James Wilson-Taylor: Ginger is the New Black

★★★
comedy review (edinburgh) | Read in About 2 minutes
Published 17 Aug 2016

Oppression comes in many forms, you'll be well aware. For James Wilson-Taylor, the particular type of abuse to which he's subjected—hair-based bigotry and general anti-ginger sentiment—causes him such distress that he's produced a full hour of musical comedy in cathartic response.

Beginning with a parody of Ed Sheeran that's driven more by jealousy than satirical intent, Wilson-Taylor sings and strums his way through a show that rarely deviates from the "redheads are bullied" line of thought.

Much of his act is stuff you've heard before (do we really need MORE jokes about Katie Hopkins? She's an easy target and now a facet of lazy comic shorthand), and millennials in particular will find they've seen it all on internet memes. The music isn't one-note (he's a talented singer and a dab hand on the ukelele), but too often the material is. Still, if the Fringe allows him to bring his stigma-quashing routine to a broader, older platform, then so be it. It's all performed ably enough to justify the triteness. 

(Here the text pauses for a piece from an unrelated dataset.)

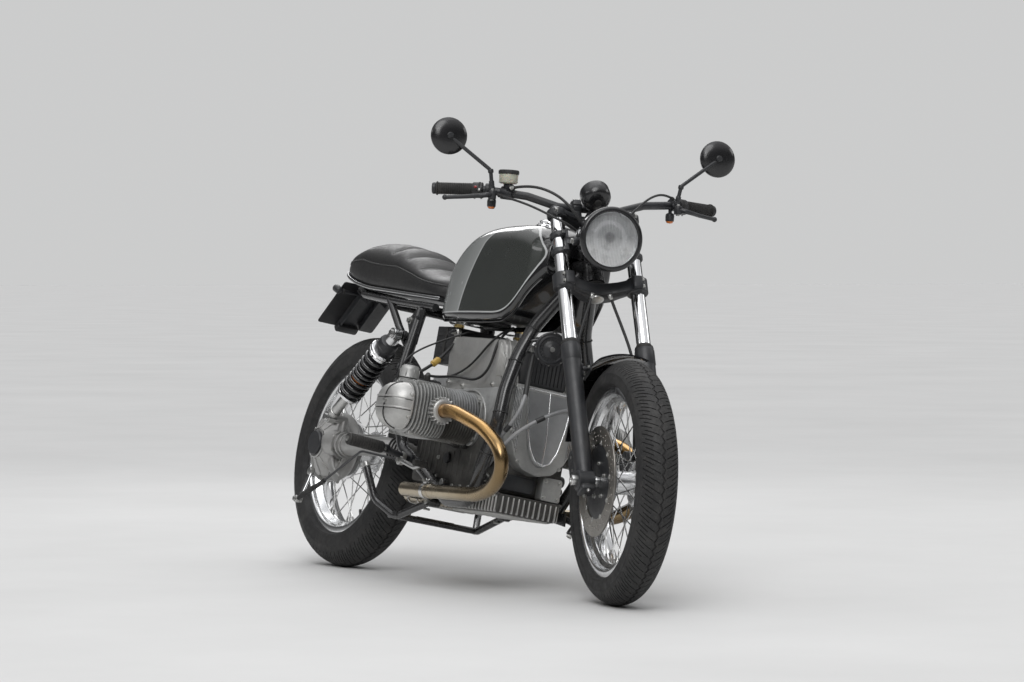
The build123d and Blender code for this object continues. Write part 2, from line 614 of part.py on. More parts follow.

The fun comes from his charisma and commitment, though, never relenting in his tongue-in-cheek fight for the Mick Hucknalls and Ron Weasleys of this world. There are singalong segments and a good variety of musical genres, if not topics of discussion. Only time will tell regarding the success of his PR campaign to rebrand perceptions of the ginger gene, but with the show itself he's certainly done his own reputation no harm.